El 30 de septiembre se aprobó en la Ciudad de Buenos Aires el Juicio por Jurados para casos de homicidios y violaciones. La Legislatura porteña estableció que será obligatorio en los delitos graves contra la integridad sexual o la vida, que tengan una pena de 20 o más años de prisión, y el acusado y su defensor pueden solicitarlo para el resto de los delitos.
Si bien la Constitución de 1853 estableció el Juicio por Jurados, la modalidad según la cual un grupo de ciudadanos seleccionados para cada caso dictamina si los acusados en esa causa son o no culpables se aplicó por primera vez en Córdoba en 2005, y aún tiene un largo camino por recorrer.
Según datos de la Corte Suprema de Justicia, hasta 2019 -último año antes del cierre de los tribunales por la cuarentena- se habían celebrado poco más de 500 juicios por jurados en el país. Entre los desafíos que fue enfrentando su implementación, hay uno que amerita un debate en profundidad: el perfil psiquiátrico y la salud mental de quienes, como integrantes de un jurado, van a decidir sobre la libertad de una persona.
La ley establece que los jurados deben integrarse por doce personas comunes (ciudadanos de entre 18 y 75 años que sepan leer y escribir), que deberán valorar la responsabilidad del acusado en un hecho delictivo para declararlo “culpable”, “no culpable” o “no culpable por razones de inimputabilidad”. Sus veredictos solo podrán ser unánimes.
Las preguntas son muchas. ¿Están capacitados los ciudadanos comunes para analizar pruebas y decidir la suerte de un acusado? ¿El juicio por jurados es una manera de acercar la Justicia a la sociedad o se trata de una “demagogia punitiva”? ¿Fiscales y abogados están preparados para presentar casos y lograr que personas ajenas al Derecho hagan una evaluación objetiva de las pruebas? ¿Es suficiente el sentido común para alcanzar un veredicto justo? ¿Pueden estas personas evaluar cuestiones tan complejas como la inimputabilidad?
Antes de ensayar respuestas a estos interrogantes, aclaremos que algunas de ellas bien podrían caberle a los administradores “profesionales” de justicia. ¿Tienen los jueces las capacidades psíquicas apropiadas para poder decidir sobre la vida, la economía, la salud y la educación de las personas? ¿Quién los evalúa? ¿Qué mecanismos hay para proteger a la ciudadanía ante situaciones en que la salud mental de los que mandan no está clara?
En los Juicios por Jurados, la evaluación de las pruebas expuestas durante las audiencias orales la hace el jurado popular. El juez encuadra y ordena la presentación de esas pruebas, pero quienes las evalúan y luego deciden son personas que en general desconocen las cuestiones vinculadas al Derecho.
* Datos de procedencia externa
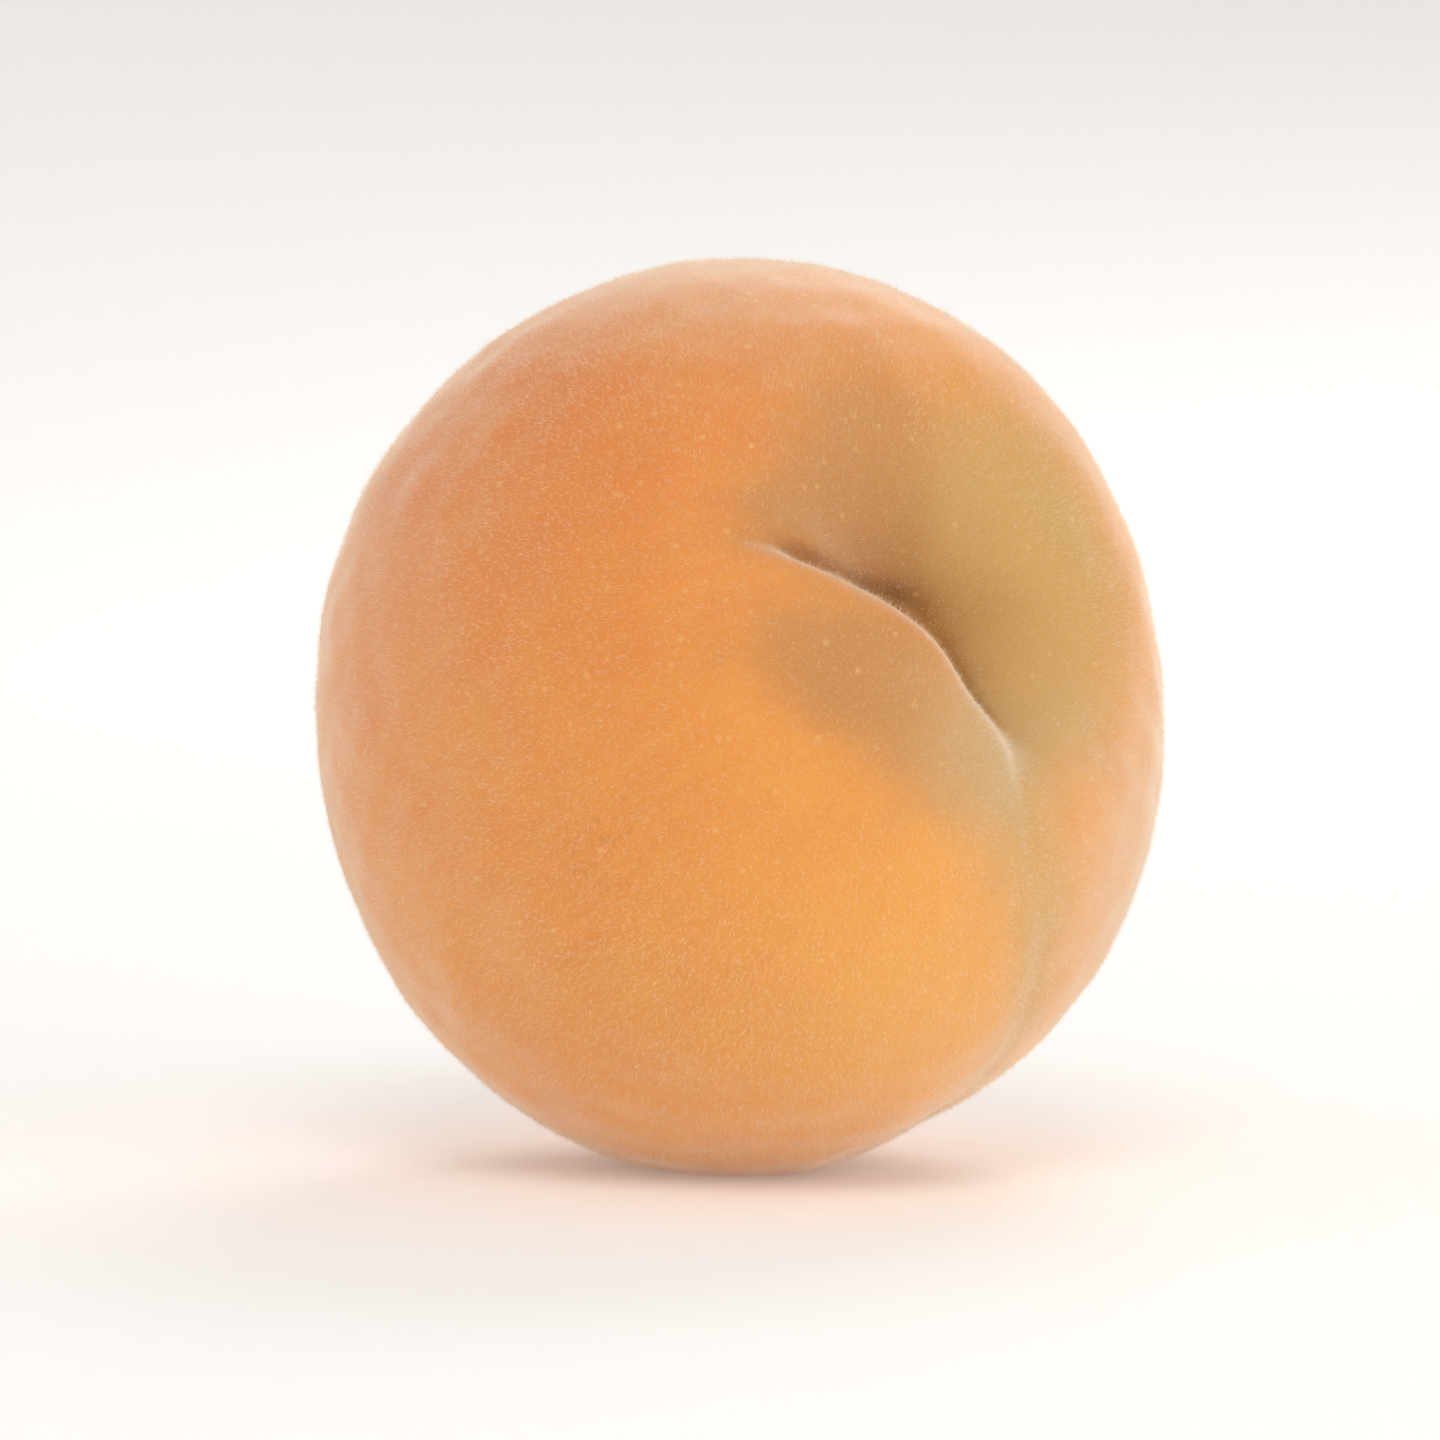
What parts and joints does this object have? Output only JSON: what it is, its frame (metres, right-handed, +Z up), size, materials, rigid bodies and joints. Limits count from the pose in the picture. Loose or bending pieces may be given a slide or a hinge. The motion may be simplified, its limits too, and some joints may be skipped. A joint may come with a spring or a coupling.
{
  "type": "peach",
  "caption": "Whole yellow peach resting on its side, with a funnel-shaped stem hollow, a suture from the hollow to the tip and a small flat spot to rest on.",
  "frame": {"origin": "middle of the flat spot that the fruit rests on", "axes": "+Z up from the resting surface; the stem hollow faces 42 degrees from -Y towards +X and 25 degrees above level"},
  "size_m": [0.0625, 0.0631, 0.0669],
  "materials": {
    "skin": "matt, finely downy, golden orange with olive green round the stem hollow"
  },
  "bodies": {
    "root": {"peach": "skin"}
  },
  "joints": []
}
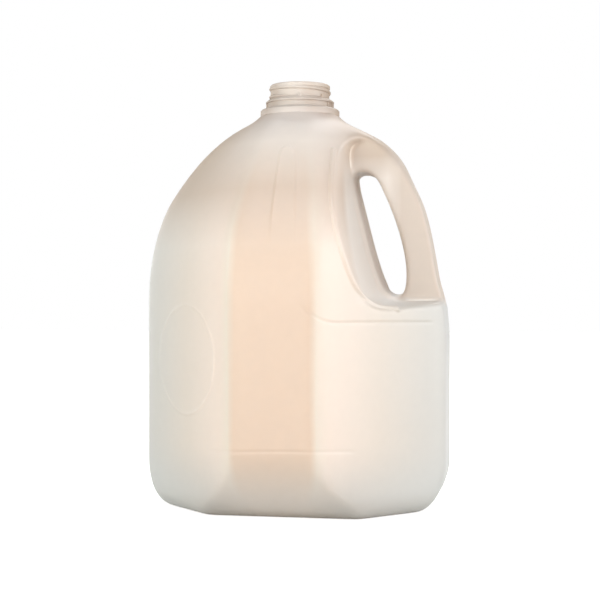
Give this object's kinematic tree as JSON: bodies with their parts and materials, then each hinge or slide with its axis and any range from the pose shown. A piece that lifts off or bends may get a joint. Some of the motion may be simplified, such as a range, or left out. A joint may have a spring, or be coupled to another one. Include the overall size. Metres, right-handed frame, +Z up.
{
  "type": "milk jug",
  "caption": "Empty square milk jug of one US gallon in translucent natural polyethylene, with faceted corners, a hollow handle on one corner and an open threaded neck.",
  "frame": {"origin": "bottom centre: on the plane of the foot, below the axis of the neck, which is the middle of the body's bounding box", "axes": "+Z up along the axis of the neck; +X towards the corner with the handle, -X the pouring corner; the mould's parting plane is Y = 0"},
  "size_m": [0.1752, 0.1752, 0.247],
  "materials": {
    "natural_polyethylene": "blow-moulded natural high-density polyethylene, thin, milky and translucent, with a soft gloss"
  },
  "bodies": {
    "root": {"jug": "natural_polyethylene"}
  },
  "joints": []
}
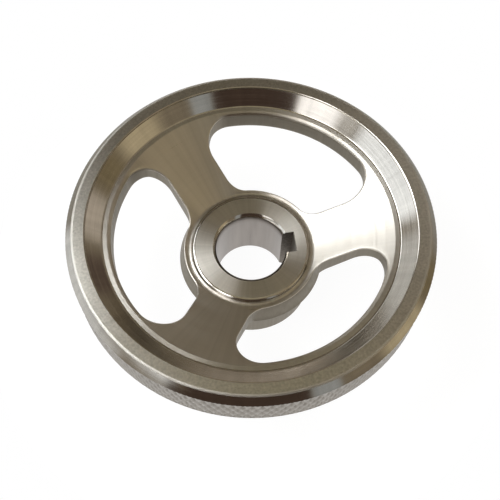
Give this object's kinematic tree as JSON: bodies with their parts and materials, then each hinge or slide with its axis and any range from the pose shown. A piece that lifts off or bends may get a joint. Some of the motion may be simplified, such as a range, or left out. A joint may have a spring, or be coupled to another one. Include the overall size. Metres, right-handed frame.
{
  "type": "machine handwheel",
  "caption": "Dished spoked machine handwheel with a knurled rim, a recessed hub and a keyed through bore.",
  "frame": {"origin": "on the bore's axis, at the hub's back face, which the wheel stands on", "axes": "+Z along the bore axis from the hub's back face to the rim's crown; +X through the keyway and the first spoke"},
  "size_m": [0.1, 0.1, 0.0355],
  "materials": {
    "turned_stainless": "turned and polished, with a knurled rim and cast window walls"
  },
  "bodies": {
    "root": {"handwheel": "turned_stainless"}
  },
  "joints": []
}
Por ello, la implementación de esta modalidad cambia la estructura de los juicios y tiene un abordaje completamente diferente a un juicio ordinario. Esto hace que jueces, fiscales, abogados y peritos deban cambiar la exposición de las pruebas en las audiencias orales, “bajando” conceptos muy técnicos o a un lenguaje llano, para que los jurados los puedan interpretar, sacar conclusiones y arribar a un veredicto que el juez luego transformará en sentencia.
Bajo esta modalidad, entonces, entran en juego variables que no existían o eran menores en los juicios ordinarios: desde la manera de expresarse ante el jurado hasta la solidez de los argumentos, el uso de ejemplos y otros recursos para facilitarle la comprensión de temas complejos a gente común que necesita entender acabadamente los hechos para llegar a una conclusión. Para ello, se debe trabajar la capacidad performática, la oratoria y hasta se ha recomendado tomar “clases de teatro” a los fiscales y abogados defensores.
La salud mental de los que juzgan
Del otro lado del estrado, el gran interrogante es quién -y en caso de hacerlo, cómo- evalúa la salud mental de las personas que juzgan delitos gravísimos y van a decidir sobre el futuro del imputado.
La experiencia mundial indica que entrevistas realizadas por profesionales de la salud mental son claves para discriminar quiénes se encuentran aptos para desempeñar ese rol. Al día de hoy, son los abogados “a ciegas” los que pueden “descartar” a algún/os integrante/s, pero solo a efecto de lograr su objetivo/estrategia y en base a suposiciones sobre posibles beneficios/perjuicios que esa persona puede traerle a su representado.
Que la salud mental de los jurados -y de los jueces- no esté bajo ninguna lupa es una deuda que, quizá, sea hora de saldar.